Information provided
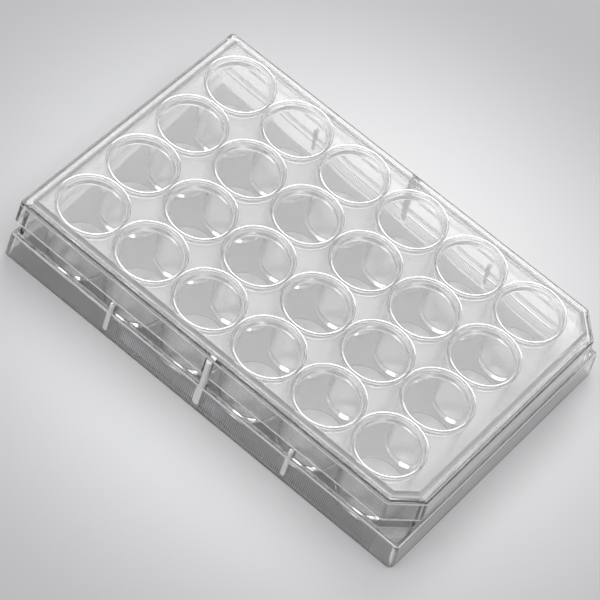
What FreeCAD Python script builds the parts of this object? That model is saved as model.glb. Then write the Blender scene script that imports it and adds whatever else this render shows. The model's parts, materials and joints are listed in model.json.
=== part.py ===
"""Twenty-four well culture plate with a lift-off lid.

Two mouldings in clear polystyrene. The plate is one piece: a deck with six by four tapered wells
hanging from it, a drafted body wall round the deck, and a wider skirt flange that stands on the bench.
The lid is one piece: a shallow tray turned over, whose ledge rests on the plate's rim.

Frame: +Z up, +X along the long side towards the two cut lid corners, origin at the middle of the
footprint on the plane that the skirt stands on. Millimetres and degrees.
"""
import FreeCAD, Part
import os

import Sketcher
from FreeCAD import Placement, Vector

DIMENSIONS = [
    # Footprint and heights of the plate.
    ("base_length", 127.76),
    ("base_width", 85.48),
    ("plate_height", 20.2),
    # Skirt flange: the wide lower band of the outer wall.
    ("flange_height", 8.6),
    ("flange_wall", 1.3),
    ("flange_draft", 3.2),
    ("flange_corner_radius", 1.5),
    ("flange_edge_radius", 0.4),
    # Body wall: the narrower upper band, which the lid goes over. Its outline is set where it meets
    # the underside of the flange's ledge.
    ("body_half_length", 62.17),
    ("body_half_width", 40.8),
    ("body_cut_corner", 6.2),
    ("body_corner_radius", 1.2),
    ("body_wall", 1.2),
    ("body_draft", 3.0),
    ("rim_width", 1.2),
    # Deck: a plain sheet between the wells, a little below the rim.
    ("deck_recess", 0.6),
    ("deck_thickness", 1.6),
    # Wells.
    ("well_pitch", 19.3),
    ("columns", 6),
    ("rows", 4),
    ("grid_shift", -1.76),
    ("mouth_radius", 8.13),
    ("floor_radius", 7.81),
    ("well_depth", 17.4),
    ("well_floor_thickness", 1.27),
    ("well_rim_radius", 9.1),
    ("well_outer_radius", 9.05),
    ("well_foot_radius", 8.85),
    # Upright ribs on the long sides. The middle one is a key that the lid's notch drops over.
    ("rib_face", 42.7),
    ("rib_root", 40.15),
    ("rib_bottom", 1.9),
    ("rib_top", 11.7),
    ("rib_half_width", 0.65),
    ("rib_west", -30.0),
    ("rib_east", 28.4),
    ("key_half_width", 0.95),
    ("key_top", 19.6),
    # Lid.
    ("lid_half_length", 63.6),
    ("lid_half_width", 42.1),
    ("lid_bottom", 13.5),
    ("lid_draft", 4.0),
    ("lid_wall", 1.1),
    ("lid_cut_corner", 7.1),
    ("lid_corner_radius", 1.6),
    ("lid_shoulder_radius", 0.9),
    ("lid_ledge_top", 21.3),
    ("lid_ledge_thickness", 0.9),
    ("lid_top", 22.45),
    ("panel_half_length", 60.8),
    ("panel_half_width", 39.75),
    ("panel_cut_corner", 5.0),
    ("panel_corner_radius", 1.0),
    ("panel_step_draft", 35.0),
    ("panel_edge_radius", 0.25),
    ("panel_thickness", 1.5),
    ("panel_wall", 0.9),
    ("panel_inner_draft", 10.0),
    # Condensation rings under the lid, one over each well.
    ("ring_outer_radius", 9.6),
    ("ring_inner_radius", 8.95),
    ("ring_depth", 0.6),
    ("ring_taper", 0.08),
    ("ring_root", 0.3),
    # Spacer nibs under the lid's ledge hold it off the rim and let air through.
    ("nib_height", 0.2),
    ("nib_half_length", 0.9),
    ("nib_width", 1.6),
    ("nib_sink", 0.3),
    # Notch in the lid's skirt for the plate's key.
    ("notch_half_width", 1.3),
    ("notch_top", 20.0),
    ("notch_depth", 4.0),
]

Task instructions
Copy out the material above in its entirety. Every detail must match.

Answer for this exercise
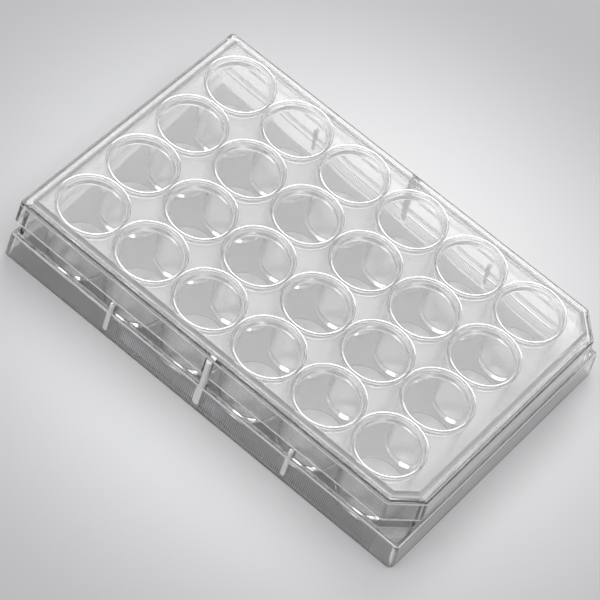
What FreeCAD Python script builds the parts of this object? That model is saved as model.glb. Then write the Blender scene script that imports it and adds whatever else this render shows. The model's parts, materials and joints are listed in model.json.
=== part.py ===
"""Twenty-four well culture plate with a lift-off lid.

Two mouldings in clear polystyrene. The plate is one piece: a deck with six by four tapered wells
hanging from it, a drafted body wall round the deck, and a wider skirt flange that stands on the bench.
The lid is one piece: a shallow tray turned over, whose ledge rests on the plate's rim.

Frame: +Z up, +X along the long side towards the two cut lid corners, origin at the middle of the
footprint on the plane that the skirt stands on. Millimetres and degrees.
"""
import FreeCAD, Part
import os

import Sketcher
from FreeCAD import Placement, Vector

DIMENSIONS = [
    # Footprint and heights of the plate.
    ("base_length", 127.76),
    ("base_width", 85.48),
    ("plate_height", 20.2),
    # Skirt flange: the wide lower band of the outer wall.
    ("flange_height", 8.6),
    ("flange_wall", 1.3),
    ("flange_draft", 3.2),
    ("flange_corner_radius", 1.5),
    ("flange_edge_radius", 0.4),
    # Body wall: the narrower upper band, which the lid goes over. Its outline is set where it meets
    # the underside of the flange's ledge.
    ("body_half_length", 62.17),
    ("body_half_width", 40.8),
    ("body_cut_corner", 6.2),
    ("body_corner_radius", 1.2),
    ("body_wall", 1.2),
    ("body_draft", 3.0),
    ("rim_width", 1.2),
    # Deck: a plain sheet between the wells, a little below the rim.
    ("deck_recess", 0.6),
    ("deck_thickness", 1.6),
    # Wells.
    ("well_pitch", 19.3),
    ("columns", 6),
    ("rows", 4),
    ("grid_shift", -1.76),
    ("mouth_radius", 8.13),
    ("floor_radius", 7.81),
    ("well_depth", 17.4),
    ("well_floor_thickness", 1.27),
    ("well_rim_radius", 9.1),
    ("well_outer_radius", 9.05),
    ("well_foot_radius", 8.85),
    # Upright ribs on the long sides. The middle one is a key that the lid's notch drops over.
    ("rib_face", 42.7),
    ("rib_root", 40.15),
    ("rib_bottom", 1.9),
    ("rib_top", 11.7),
    ("rib_half_width", 0.65),
    ("rib_west", -30.0),
    ("rib_east", 28.4),
    ("key_half_width", 0.95),
    ("key_top", 19.6),
    # Lid.
    ("lid_half_length", 63.6),
    ("lid_half_width", 42.1),
    ("lid_bottom", 13.5),
    ("lid_draft", 4.0),
    ("lid_wall", 1.1),
    ("lid_cut_corner", 7.1),
    ("lid_corner_radius", 1.6),
    ("lid_shoulder_radius", 0.9),
    ("lid_ledge_top", 21.3),
    ("lid_ledge_thickness", 0.9),
    ("lid_top", 22.45),
    ("panel_half_length", 60.8),
    ("panel_half_width", 39.75),
    ("panel_cut_corner", 5.0),
    ("panel_corner_radius", 1.0),
    ("panel_step_draft", 35.0),
    ("panel_edge_radius", 0.25),
    ("panel_thickness", 1.5),
    ("panel_wall", 0.9),
    ("panel_inner_draft", 10.0),
    # Condensation rings under the lid, one over each well.
    ("ring_outer_radius", 9.6),
    ("ring_inner_radius", 8.95),
    ("ring_depth", 0.6),
    ("ring_taper", 0.08),
    ("ring_root", 0.3),
    # Spacer nibs under the lid's ledge hold it off the rim and let air through.
    ("nib_height", 0.2),
    ("nib_half_length", 0.9),
    ("nib_width", 1.6),
    ("nib_sink", 0.3),
    # Notch in the lid's skirt for the plate's key.
    ("notch_half_width", 1.3),
    ("notch_top", 20.0),
    ("notch_depth", 4.0),
]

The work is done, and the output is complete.